### Supplied records
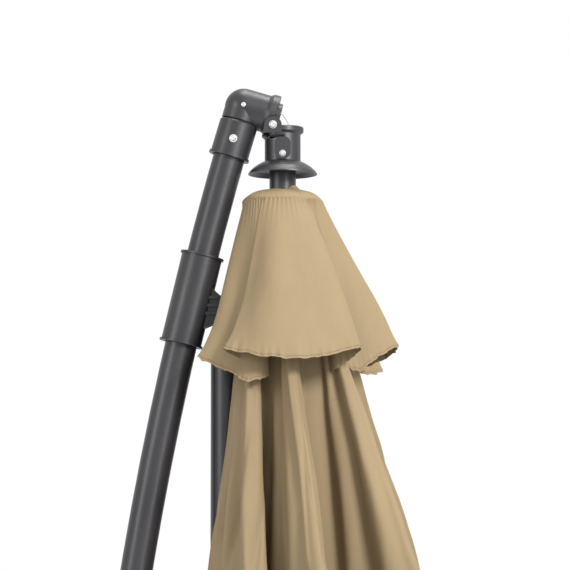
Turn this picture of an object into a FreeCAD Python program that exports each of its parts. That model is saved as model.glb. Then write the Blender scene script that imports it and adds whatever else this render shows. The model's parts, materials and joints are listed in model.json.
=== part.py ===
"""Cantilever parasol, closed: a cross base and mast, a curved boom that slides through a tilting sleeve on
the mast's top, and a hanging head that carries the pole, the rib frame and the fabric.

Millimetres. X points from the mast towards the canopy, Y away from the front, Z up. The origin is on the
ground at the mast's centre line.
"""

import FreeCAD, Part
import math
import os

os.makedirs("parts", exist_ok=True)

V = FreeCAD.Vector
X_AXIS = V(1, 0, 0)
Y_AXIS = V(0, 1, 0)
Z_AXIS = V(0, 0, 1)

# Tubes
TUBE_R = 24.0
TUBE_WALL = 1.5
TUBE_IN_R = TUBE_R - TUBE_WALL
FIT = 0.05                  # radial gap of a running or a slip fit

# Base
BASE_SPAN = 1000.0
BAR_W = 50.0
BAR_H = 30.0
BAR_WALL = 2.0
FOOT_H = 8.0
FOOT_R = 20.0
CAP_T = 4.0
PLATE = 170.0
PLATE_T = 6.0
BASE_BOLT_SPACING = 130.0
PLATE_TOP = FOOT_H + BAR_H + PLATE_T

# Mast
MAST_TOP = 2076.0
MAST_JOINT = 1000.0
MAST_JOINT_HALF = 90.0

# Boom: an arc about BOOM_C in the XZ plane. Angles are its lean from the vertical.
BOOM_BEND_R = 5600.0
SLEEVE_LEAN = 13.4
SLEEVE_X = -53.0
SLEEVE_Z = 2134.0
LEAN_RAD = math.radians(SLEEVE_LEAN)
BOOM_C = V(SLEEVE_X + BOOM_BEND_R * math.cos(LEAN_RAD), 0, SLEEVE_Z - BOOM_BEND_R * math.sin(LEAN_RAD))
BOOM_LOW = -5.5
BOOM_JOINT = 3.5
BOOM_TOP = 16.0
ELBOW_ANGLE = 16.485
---
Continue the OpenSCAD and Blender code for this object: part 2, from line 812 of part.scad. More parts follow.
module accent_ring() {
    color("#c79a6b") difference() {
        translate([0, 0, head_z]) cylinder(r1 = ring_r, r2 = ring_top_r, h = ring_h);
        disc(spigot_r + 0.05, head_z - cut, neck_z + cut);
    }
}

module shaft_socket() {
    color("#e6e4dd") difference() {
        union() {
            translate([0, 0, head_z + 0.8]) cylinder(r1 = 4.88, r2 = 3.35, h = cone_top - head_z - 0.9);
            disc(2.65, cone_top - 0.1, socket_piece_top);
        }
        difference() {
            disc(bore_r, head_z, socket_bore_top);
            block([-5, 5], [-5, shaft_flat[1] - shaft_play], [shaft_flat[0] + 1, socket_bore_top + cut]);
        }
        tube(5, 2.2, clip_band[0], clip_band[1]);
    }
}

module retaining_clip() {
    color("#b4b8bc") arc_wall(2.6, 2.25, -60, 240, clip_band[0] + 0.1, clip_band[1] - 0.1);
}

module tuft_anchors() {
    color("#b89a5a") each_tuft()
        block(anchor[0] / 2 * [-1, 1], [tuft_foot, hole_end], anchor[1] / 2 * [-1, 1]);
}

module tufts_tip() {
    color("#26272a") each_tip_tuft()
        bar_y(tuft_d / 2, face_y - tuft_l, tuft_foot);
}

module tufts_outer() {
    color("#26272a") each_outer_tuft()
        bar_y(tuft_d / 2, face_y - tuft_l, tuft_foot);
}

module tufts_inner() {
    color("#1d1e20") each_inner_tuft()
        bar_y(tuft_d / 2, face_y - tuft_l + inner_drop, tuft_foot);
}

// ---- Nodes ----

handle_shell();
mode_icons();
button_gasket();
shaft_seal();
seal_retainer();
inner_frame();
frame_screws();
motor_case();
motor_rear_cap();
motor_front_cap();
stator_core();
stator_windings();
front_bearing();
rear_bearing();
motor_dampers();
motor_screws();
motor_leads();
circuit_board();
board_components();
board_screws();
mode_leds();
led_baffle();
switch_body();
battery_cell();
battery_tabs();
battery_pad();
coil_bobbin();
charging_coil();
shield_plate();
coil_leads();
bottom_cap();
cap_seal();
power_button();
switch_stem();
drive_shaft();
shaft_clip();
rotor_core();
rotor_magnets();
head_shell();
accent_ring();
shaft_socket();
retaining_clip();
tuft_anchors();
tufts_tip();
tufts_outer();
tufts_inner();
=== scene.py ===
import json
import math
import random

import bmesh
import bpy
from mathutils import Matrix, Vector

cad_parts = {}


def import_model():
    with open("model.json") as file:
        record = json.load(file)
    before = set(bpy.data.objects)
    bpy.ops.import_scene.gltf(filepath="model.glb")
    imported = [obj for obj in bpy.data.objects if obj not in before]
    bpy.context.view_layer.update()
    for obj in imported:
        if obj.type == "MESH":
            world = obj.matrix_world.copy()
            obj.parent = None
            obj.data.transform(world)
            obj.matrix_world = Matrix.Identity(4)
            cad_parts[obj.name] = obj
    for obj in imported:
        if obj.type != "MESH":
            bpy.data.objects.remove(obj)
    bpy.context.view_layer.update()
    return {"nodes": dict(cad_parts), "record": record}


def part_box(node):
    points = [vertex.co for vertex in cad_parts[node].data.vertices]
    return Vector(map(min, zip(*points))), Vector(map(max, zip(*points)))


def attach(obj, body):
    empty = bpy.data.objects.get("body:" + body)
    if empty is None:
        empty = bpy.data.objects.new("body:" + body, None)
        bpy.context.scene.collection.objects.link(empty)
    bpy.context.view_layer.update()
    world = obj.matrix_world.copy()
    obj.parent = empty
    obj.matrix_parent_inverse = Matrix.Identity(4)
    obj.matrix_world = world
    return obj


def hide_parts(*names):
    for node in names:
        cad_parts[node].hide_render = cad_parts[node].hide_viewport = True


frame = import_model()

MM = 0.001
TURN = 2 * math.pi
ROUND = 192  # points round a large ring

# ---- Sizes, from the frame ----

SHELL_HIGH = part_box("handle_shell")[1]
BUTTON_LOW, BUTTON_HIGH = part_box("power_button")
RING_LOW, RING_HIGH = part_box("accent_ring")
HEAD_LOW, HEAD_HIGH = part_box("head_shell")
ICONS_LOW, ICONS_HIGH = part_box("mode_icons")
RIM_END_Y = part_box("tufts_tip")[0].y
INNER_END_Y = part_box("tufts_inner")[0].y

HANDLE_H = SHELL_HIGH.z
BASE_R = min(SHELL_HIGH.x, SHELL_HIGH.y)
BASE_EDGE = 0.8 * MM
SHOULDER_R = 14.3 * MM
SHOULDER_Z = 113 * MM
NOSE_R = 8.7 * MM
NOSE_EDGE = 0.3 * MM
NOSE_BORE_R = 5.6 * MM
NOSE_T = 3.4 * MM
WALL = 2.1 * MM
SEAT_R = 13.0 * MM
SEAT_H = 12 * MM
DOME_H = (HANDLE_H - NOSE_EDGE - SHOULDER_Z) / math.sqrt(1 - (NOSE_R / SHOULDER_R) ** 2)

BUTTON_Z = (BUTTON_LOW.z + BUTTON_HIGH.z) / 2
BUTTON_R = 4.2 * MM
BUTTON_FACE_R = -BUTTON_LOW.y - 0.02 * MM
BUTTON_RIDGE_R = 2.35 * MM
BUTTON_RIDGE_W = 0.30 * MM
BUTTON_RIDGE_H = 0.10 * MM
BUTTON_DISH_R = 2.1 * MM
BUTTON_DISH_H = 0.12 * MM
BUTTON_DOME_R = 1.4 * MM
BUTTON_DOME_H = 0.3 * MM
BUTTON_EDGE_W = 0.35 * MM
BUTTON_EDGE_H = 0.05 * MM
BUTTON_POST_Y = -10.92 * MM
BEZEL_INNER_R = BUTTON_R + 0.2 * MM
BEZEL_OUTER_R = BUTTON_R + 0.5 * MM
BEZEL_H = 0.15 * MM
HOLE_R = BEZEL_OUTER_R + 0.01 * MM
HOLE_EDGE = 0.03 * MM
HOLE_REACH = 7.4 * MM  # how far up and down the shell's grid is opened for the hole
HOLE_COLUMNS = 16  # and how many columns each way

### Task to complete
Output exactly those lines that lie from the line with "handle_shell();" through the line with "if empty is", with both of those lines included.

### Finished task
handle_shell();
mode_icons();
button_gasket();
shaft_seal();
seal_retainer();
inner_frame();
frame_screws();
motor_case();
motor_rear_cap();
motor_front_cap();
stator_core();
stator_windings();
front_bearing();
rear_bearing();
motor_dampers();
motor_screws();
motor_leads();
circuit_board();
board_components();
board_screws();
mode_leds();
led_baffle();
switch_body();
battery_cell();
battery_tabs();
battery_pad();
coil_bobbin();
charging_coil();
shield_plate();
coil_leads();
bottom_cap();
cap_seal();
power_button();
switch_stem();
drive_shaft();
shaft_clip();
rotor_core();
rotor_magnets();
head_shell();
accent_ring();
shaft_socket();
retaining_clip();
tuft_anchors();
tufts_tip();
tufts_outer();
tufts_inner();
=== scene.py ===
import json
import math
import random

import bmesh
import bpy
from mathutils import Matrix, Vector

cad_parts = {}


def import_model():
    with open("model.json") as file:
        record = json.load(file)
    before = set(bpy.data.objects)
    bpy.ops.import_scene.gltf(filepath="model.glb")
    imported = [obj for obj in bpy.data.objects if obj not in before]
    bpy.context.view_layer.update()
    for obj in imported:
        if obj.type == "MESH":
            world = obj.matrix_world.copy()
            obj.parent = None
            obj.data.transform(world)
            obj.matrix_world = Matrix.Identity(4)
            cad_parts[obj.name] = obj
    for obj in imported:
        if obj.type != "MESH":
            bpy.data.objects.remove(obj)
    bpy.context.view_layer.update()
    return {"nodes": dict(cad_parts), "record": record}


def part_box(node):
    points = [vertex.co for vertex in cad_parts[node].data.vertices]
    return Vector(map(min, zip(*points))), Vector(map(max, zip(*points)))


def attach(obj, body):
    empty = bpy.data.objects.get("body:" + body)
    if empty is None:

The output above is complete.